WILLIAMSTOWN – A local beekeeper says she doesn’t expect honeybees to ever go extinct despite reports of the insects dying off in large numbers.
Sheri Englert owns and operates Vermont Beekeeping Supply with her husband, Marke, in Williamstown. Englert gave a presentation Saturday at the North Branch Nature Center about keeping bees for those who may be interested in starting their own hives.
Her father had kept bees for years, but Englert had no interest in the hobby and knew nothing about it. After her father died she had cleaned up his equipment and had one of his now-clean hives set up outside because she liked to look at it.

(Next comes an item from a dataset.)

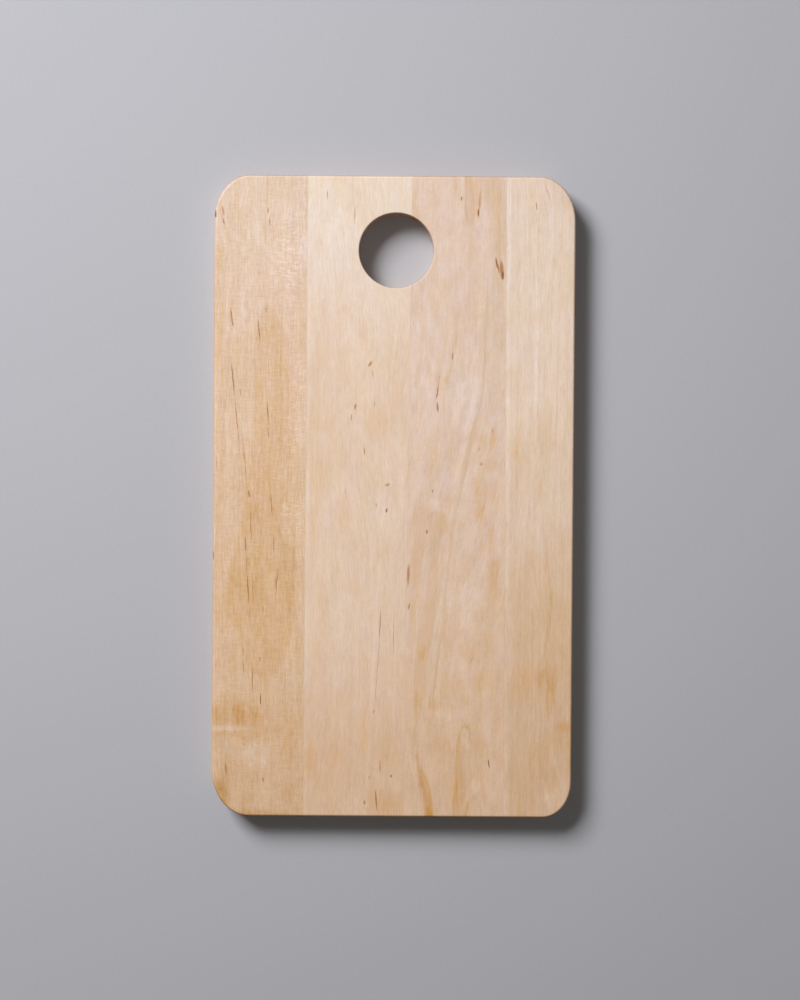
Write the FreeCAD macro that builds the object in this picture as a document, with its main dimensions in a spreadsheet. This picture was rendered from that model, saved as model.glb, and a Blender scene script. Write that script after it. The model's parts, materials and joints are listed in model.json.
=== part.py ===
"""Edge-glued wooden cutting board with a finger hole.

Four staves and the three cured glue films between them, each a solid of its own.
The board lies flat: +Z is up, +Y runs along the grain to the end with the finger hole (the head),
and +X runs across the staves. The origin is the centre of the underside. Millimetres.

The model follows the workshop: the whole panel is cut to its outline, bored and softened first,
then each stave and each glue film is the stretch of that panel which its own strip covers.
"""
import FreeCAD, Part

import math
import os

import Sketcher

SIZES = {
    "board_length": 400.0,
    "board_width": 225.0,
    "board_thickness": 18.0,
    "hole_diameter": 46.5,
    "hole_to_head": 46.4,
    "hole_offset": 0.9,
    "head_left_radius": 20.0,
    "head_right_radius": 20.0,
    "foot_left_radius": 20.7,
    "foot_right_radius": 16.0,
    "ease_ratio": 1.7,
    "ease_angle": 35.0,
    "outline_round": 1.5,
    "rim_round": 0.8,
    "glue_thickness": 0.1,
    "left_joint_head": -54.4,
    "left_joint_foot": -55.2,
    "centre_joint_head": 10.4,
    "centre_joint_foot": 7.6,
    "right_joint_head": 69.2,
    "right_joint_foot": 69.9,
}

STAVES = ("left_edge_stave", "left_centre_stave", "right_centre_stave", "right_edge_stave")
GLUE_LINES = ("left_glue_line", "centre_glue_line", "right_glue_line")
JOINTS = ("left_joint", "centre_joint", "right_joint")

# Each corner: its name, the side it is on (x), the end it is on (y), and its first arc's start angle.
CORNERS = (
    ("head_right", 1, 1, 0.0),
    ("head_left", -1, 1, 90.0),
    ("foot_left", -1, -1, 180.0),
    ("foot_right", 1, -1, 270.0),
)

Z_AXIS = FreeCAD.Vector(0, 0, 1)
START, END, CENTRE = 1, 2, 3
ORIGIN = (-1, 1)
TOLERANCE = 1e-6

doc = FreeCAD.newDocument("cutting_board")


def make_sheet():
    """The driving dimensions, one alias to a row."""
    sheet = doc.addObject("Spreadsheet::Sheet", "sizes")
    for row, (alias, value) in enumerate(SIZES.items(), start=1):
        sheet.set(f"A{row}", alias)
        sheet.set(f"B{row}", str(value))
        sheet.setAlias(f"B{row}", alias)
    doc.recompute()
    return sheet


def base_plane(body, role):
    """The body's own origin plane with this role."""
    for feature in body.Origin.OriginFeatures:
        if feature.Role == role:
            return feature
    raise ValueError(f"{body.Label} has no {role}")


def new_sketch(body, name):
    """A sketch on the body's own XY plane."""
    sketch = body.newObject("Sketcher::SketchObject", name)
    sketch.AttachmentSupport = [(base_plane(body, "XY_Plane"), "")]
    sketch.MapMode = "FlatFace"
    return sketch


def bind(sketch, name, constraint, formula):
    """Add a named constraint whose value comes from the sheet."""
    index = sketch.addConstraint(constraint)
    sketch.renameConstraint(index, name)
    sketch.setExpression(f"Constraints.{name}", formula)


def place_point(sketch, name, point, at, formula_x, formula_y):
    """Hold one point of a sketch at the x and y that two formulas give."""
    bind(sketch, f"{name}_x", Sketcher.Constraint("DistanceX", *ORIGIN, *point, at.x), formula_x)
    bind(sketch, f"{name}_y", Sketcher.Constraint("DistanceY", *ORIGIN, *point, at.y), formula_y)


def corner_arcs(name, side, end, start_angle):
    """The two arcs of one corner, counter-clockwise: a tight one, and one that eases into the side.

    A corner comes after a side where side and end agree, so its easing arc is then the first one.
    """
    ease = math.radians(SIZES["ease_angle"])
    tight = SIZES[f"{name}_radius"]
    wide = tight * SIZES["ease_ratio"]
    across = wide * (1 - math.cos(ease)) + tight * math.cos(ease)
    tight_centre = FreeCAD.Vector(
        side * (SIZES["board_width"] / 2 - across), end * (SIZES["board_length"] / 2 - tight), 0
    )
    wide_centre = FreeCAD.Vector(
        side * (SIZES["board_width"] / 2 - wide),
        tight_centre.y + end * (tight - wide) * math.sin(ease),
        0,
    )
    start = math.radians(start_angle)
    stop = start + math.pi / 2
    tight_circle = Part.Circle(tight_centre, Z_AXIS, tight)
    wide_circle = Part.Circle(wide_centre, Z_AXIS, wide)
    if side == end:
        return [
            ("ease", Part.ArcOfCircle(wide_circle, start, start + ease)),
            ("tight", Part.ArcOfCircle(tight_circle, start + ease, stop)),
        ]
    return [
        ("tight", Part.ArcOfCircle(tight_circle, start, stop - ease)),
        ("ease", Part.ArcOfCircle(wide_circle, stop - ease, stop)),
    ]


def draw_outline(sketch):
    """The board's outline: four straight edges and four corners of two tangent arcs each."""
    loop = []
    arcs = {}
    for name, side, end, start_angle in CORNERS:
        for kind, arc in corner_arcs(name, side, end, start_angle):
            index = sketch.addGeometry(arc)
            arcs[name, kind] = index
            loop.append((index, arc))
    edges = {}
    pairs = {"head": (1, 2), "left": (3, 4), "foot": (5, 6), "right": (7, 0)}
    for name, (before, after) in pairs.items():
        line = Part.LineSegment(loop[before][1].EndPoint, loop[after][1].StartPoint)
        edges[name] = sketch.addGeometry(line)
    for name, (before, after) in pairs.items():
        line = edges[name]
        sketch.addConstraint(
            [
                Sketcher.Constraint("Tangent", loop[before][0], END, line, START),
                Sketcher.Constraint("Tangent", line, END, loop[after][0], START),
                Sketcher.Constraint("Horizontal" if name in ("head", "foot") else "Vertical", line),
            ]
        )
    for first in (0, 2, 4, 6):
        sketch.addConstraint(
            Sketcher.Constraint("Tangent", loop[first][0], END, loop[first + 1][0], START)
        )
    half_width = SIZES["board_width"] / 2
    half_length = SIZES["board_length"] / 2
    walls = (
        ("right", "DistanceX", half_width, "sizes.board_width / 2"),
        ("left", "DistanceX", -half_width, "-sizes.board_width / 2"),
        ("head", "DistanceY", half_length, "sizes.board_length / 2"),
        ("foot", "DistanceY", -half_length, "-sizes.board_length / 2"),
    )
    for name, kind, value, formula in walls:
        wall = Sketcher.Constraint(kind, *ORIGIN, edges[name], START, value)
        bind(sketch, f"{name}_edge", wall, formula)
    for name, side, end, _ in CORNERS:
        tight, ease = arcs[name, "tight"], arcs[name, "ease"]
        radius = SIZES[f"{name}_radius"]
        bind(
            sketch,
            f"{name}_tight",
            Sketcher.Constraint("Radius", tight, radius),
            f"sizes.{name}_radius",
        )
        bind(
            sketch,
            f"{name}_ease",
            Sketcher.Constraint("Radius", ease, radius * SIZES["ease_ratio"]),
            f"sizes.{name}_radius * sizes.ease_ratio",
        )
        bind(
            sketch,
            f"{name}_turn",
            Sketcher.Constraint("Angle", ease, math.radians(SIZES["ease_angle"])),
            "sizes.ease_angle * 1 deg",
        )


def level_edges(shape, round_only):
    """The names of the edges that lie level: the hole's rims, or all the others."""
    names = []
    for number, edge in enumerate(shape.Edges, start=1):
        if edge.BoundBox.ZLength > TOLERANCE:
            continue
        is_rim = len(edge.Vertexes) == 1
        if is_rim == round_only:
            names.append(f"Edge{number}")
    return names


def add_fillet(body, name, base, round_only, alias):
    """Round one group of level edges of the body by a radius from the sheet."""
    fillet = body.newObject("PartDesign::Fillet", name)
    fillet.Base = (base, level_edges(base.Shape, round_only))
    fillet.setExpression("Radius", f"sizes.{alias}")
    doc.recompute()
    return fillet


def make_panel():
    """The whole glued-up panel, cut to outline, bored and softened, before it is told apart."""
    body = doc.addObject("PartDesign::Body", "panel")

    outline = new_sketch(body, "panel_outline")
    draw_outline(outline)
    slab = body.newObject("PartDesign::Pad", "panel_slab")
    slab.Profile = outline
    slab.setExpression("Length", "sizes.board_thickness")
    doc.recompute()

    bore_sketch = new_sketch(body, "hole_circle")
    centre = FreeCAD.Vector(SIZES["hole_offset"], SIZES["board_length"] / 2 - SIZES["hole_to_head"], 0)
    circle = bore_sketch.addGeometry(Part.Circle(centre, Z_AXIS, SIZES["hole_diameter"] / 2))
    bind(
        bore_sketch,
        "diameter",
        Sketcher.Constraint("Diameter", circle, SIZES["hole_diameter"]),
        "sizes.hole_diameter",
    )
    place_point(
        bore_sketch,
        "centre",
        (circle, CENTRE),
        centre,
        "sizes.hole_offset",
        "sizes.board_length / 2 - sizes.hole_to_head",
    )
    hole = body.newObject("PartDesign::Pocket", "finger_hole")
    hole.Profile = bore_sketch
    hole.Type = "ThroughAll"
    hole.Reversed = True
    doc.recompute()

    bored = math.pi * (SIZES["hole_diameter"] / 2) ** 2 * SIZES["board_thickness"]
    removed = slab.Shape.Volume - hole.Shape.Volume
    if abs(removed - bored) > 1.0:
        raise RuntimeError(f"the hole removed {removed:.1f} mm3, not {bored:.1f} mm3")

    softened = add_fillet(body, "outline_softening", hole, False, "outline_round")
    add_fillet(body, "rim_softening", softened, True, "rim_round")
    return body


def joint_side(joint, end, film_side):
    """The x of one face of a joint's glue film at the head or foot, as a number and as a formula."""
    value = SIZES[f"{joint}_{end}"] + film_side * SIZES["glue_thickness"] / 2
    sign = "+" if film_side > 0 else "-"
    return value, f"sizes.{joint}_{end} {sign} sizes.glue_thickness / 2"


def board_side(side):
    """The x of the board's own left or right side, as a number and as a formula."""
    return side * SIZES["board_width"] / 2, f"{side} * sizes.board_width / 2"


def make_strip(name, left, right):
    """A four-sided strip, as thick as the board, between two lines that run from head to foot.

    left and right each give (value, formula) for the line's x at the head and at the foot.
    """
    body = doc.addObject("PartDesign::Body", f"{name}_strip")
    sketch = new_sketch(body, f"{name}_outline")
    half = SIZES["board_length"] / 2
    half_formula = "sizes.board_length / 2"
    corners = (
        ("head_left", left["head"], half, half_formula),
        ("foot_left", left["foot"], -half, f"-{half_formula}"),
        ("foot_right", right["foot"], -half, f"-{half_formula}"),
        ("head_right", right["head"], half, half_formula),
    )
    points = [FreeCAD.Vector(x[0], y, 0) for _, x, y, _ in corners]
    for index in range(4):
        sketch.addGeometry(Part.LineSegment(points[index], points[(index + 1) % 4]))
    for index in range(4):
        sketch.addConstraint(Sketcher.Constraint("Coincident", index, END, (index + 1) % 4, START))
    for index, (corner, x, _, formula_y) in enumerate(corners):
        place_point(sketch, corner, (index, START), points[index], x[1], formula_y)
    pad = body.newObject("PartDesign::Pad", f"{name}_pad")
    pad.Profile = sketch
    pad.setExpression("Length", "sizes.board_thickness")
    return body


def make_piece(name, panel, left, right):
    """One stave or glue film: the stretch of the panel that its strip covers."""
    piece = doc.addObject("Part::Common", name)
    piece.Label = name
    piece.Base = panel
    piece.Tool = make_strip(name, left, right)
    piece.Placement = FreeCAD.Placement()
    return piece


def make_pieces(panel):
    """All staves and glue films, from left to right."""
    ends = ("head", "foot")
    pieces = []
    for index, name in enumerate(STAVES):
        if index == 0:
            left = {end: board_side(-1) for end in ends}
        else:
            left = {end: joint_side(JOINTS[index - 1], end, 1) for end in ends}
        if index == len(JOINTS):
            right = {end: board_side(1) for end in ends}
        else:
            right = {end: joint_side(JOINTS[index], end, -1) for end in ends}
        pieces.append(make_piece(name, panel, left, right))
    for name, joint in zip(GLUE_LINES, JOINTS):
        left = {end: joint_side(joint, end, -1) for end in ends}
        right = {end: joint_side(joint, end, 1) for end in ends}
        pieces.append(make_piece(name, panel, left, right))
    return pieces


def check(panel, pieces):
    """Stop on a failed object, a bad shape, or pieces that don't add up to the panel."""
    for item in doc.Objects:
        if "Invalid" in item.State or "Error" in item.State:
            raise RuntimeError(f"{item.Label} failed: {item.State}")
    for piece in pieces:
        if piece.Shape.isNull() or not piece.Shape.isValid():
            raise RuntimeError(f"{piece.Label} has no valid shape")
    solids = [len(piece.Shape.Solids) for piece in pieces]
    if solids != [1, 1, 1, 1, 1, 2, 1]:
        raise RuntimeError(f"the pieces hold {solids} solids")
    total = sum(piece.Shape.Volume for piece in pieces)
    if abs(total - panel.Shape.Volume) > 1.0:
        raise RuntimeError(f"the pieces hold {total:.1f} mm3 of {panel.Shape.Volume:.1f} mm3")


def main():
    """Build the document and write one STEP file for each piece."""
    make_sheet()
    panel = make_panel()
    pieces = make_pieces(panel)
    doc.recompute()
    check(panel, pieces)
    os.makedirs("parts", exist_ok=True)
    for piece in pieces:
        piece.Shape.exportStep(f"parts/{piece.Label}.step")
        box = piece.Shape.BoundBox
        print(f"{piece.Label}: {box.XLength:.2f} x {box.YLength:.2f} x {box.ZLength:.2f} mm")


main()
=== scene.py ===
"""Edge-glued wooden cutting board: its four staves, its glue lines and a studio to see it in.

Laid out as an add-on, and run as a script. Lengths are metres where bpy is given them; the wood's
pattern is written in millimetres, as is each place on a stave: across from the board's middle line,
and up from the foot end towards the end with the finger hole, the head.
"""

import json
import math
from collections import namedtuple

import bmesh
import bpy
from bpy.props import FloatProperty, FloatVectorProperty, PointerProperty
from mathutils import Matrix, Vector


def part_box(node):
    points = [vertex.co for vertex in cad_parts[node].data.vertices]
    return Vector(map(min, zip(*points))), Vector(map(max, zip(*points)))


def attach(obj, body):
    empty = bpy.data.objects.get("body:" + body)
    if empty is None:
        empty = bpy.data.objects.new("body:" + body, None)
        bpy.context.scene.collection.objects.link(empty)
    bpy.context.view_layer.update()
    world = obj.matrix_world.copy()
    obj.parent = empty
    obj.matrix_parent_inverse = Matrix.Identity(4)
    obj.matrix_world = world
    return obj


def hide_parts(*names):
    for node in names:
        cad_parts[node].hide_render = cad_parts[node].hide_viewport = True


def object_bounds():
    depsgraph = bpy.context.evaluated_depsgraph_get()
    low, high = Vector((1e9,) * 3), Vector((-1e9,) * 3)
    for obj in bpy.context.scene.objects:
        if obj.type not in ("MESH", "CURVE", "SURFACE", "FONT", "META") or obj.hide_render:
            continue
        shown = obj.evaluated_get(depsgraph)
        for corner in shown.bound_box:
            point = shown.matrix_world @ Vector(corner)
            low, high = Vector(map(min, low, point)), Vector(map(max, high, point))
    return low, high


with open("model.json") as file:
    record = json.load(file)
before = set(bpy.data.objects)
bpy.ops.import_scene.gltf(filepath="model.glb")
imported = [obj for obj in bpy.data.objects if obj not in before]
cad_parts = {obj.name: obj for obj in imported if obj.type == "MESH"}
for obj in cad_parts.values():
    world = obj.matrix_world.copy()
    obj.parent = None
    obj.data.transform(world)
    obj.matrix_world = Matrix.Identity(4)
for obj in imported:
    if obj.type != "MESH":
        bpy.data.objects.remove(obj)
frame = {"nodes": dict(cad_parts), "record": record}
cad_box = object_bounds()

bl_info = {
    "name": "Cutting board",
    "version": (1, 0, 0),
    "blender": (4, 5, 0),
    "location": "3D View > Sidebar > Board",
    "description": "Builds an edge-glued cutting board from its staves and lights it",
    "category": "Add Mesh",
}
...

She said she came home one day to find bees flying in and out of the box. She said after a few days she checked on the box and a feral swarm of honeybees had made the box their home. Englert said her and her mother then scrambled to get the box in proper shape for the bees.
“I was a beekeeper,” she said. “My father sent me that swarm. I thank him every day.”
Englert has now been keeping bees for over 20 years.
She talked about the life cycles and the jobs the different roles the bees play, from queen to worker to drone. Englert also talked about the dances the bees do to let their comrades know where food is located. She said they use the sun as a compass so they can fly miles away looking for food and always know how to get back home.
She brought up the challenges a beekeeper can face from outside forces, from bears and skunks that eat the bees and their larvae to mites, bacterial diseases and chemicals that can wipe out a hive. If a hive gets the bacterial disease American foulbrood, Englert said the only solution is to dig a hole, push the hive in and set it on fire. She said the disease is quite contagious and the spores can sit dormant for 70 years so people need to be careful when using used or old equipment.
Englert sells bee packages containing bees and a queen that works like an artificial swarm for those looking to start their own hive. She said others sell a bee nuc which is essentially a small working hive. She said bigger commercial enterprises have started selling nucs that can contain mites or other infestations because the attention to detail isn’t there at those big operations.
For chemicals, neonicotinoides are a common insecticide used on farms and urban areas. Studies have shown when honeybees are exposed to the chemicals they had a harder time reproducing and surviving the winter. Englert said the chemicals can weaken the bees’ immune systems and confuse them so they can’t find their way home.
“If enough of them do that and they aren’t bringing food back to the hive, that’s potentially going to kill the whole hive,” she said.
Over the past several years bees have been making headlines because large amounts of them have been dying off. The reasons given for the collapsing hives range from climate change to mites to pesticides.
While Englert was making everyone in attendance for Saturday’s presentation aware of those threats, she wasn’t concerned about the future of the honeybee.
“Personally I don’t think they’ll ever become extinct,” she said.
Englert said those raising the alarm about dying bees are usually large commercial enterprises which she compared to insect “puppy mills.” She said those companies aren’t paying attention to the genetics of their bees and just want to make as many bees as possible.
She said those companies truck their bees across the country and they don’t have to abide by regular trucking rules, such as taking a break every eight hours or so. Englert said sometimes these truckers don’t take proper care of the bees in transit and they arrive with a truck full of dead bees.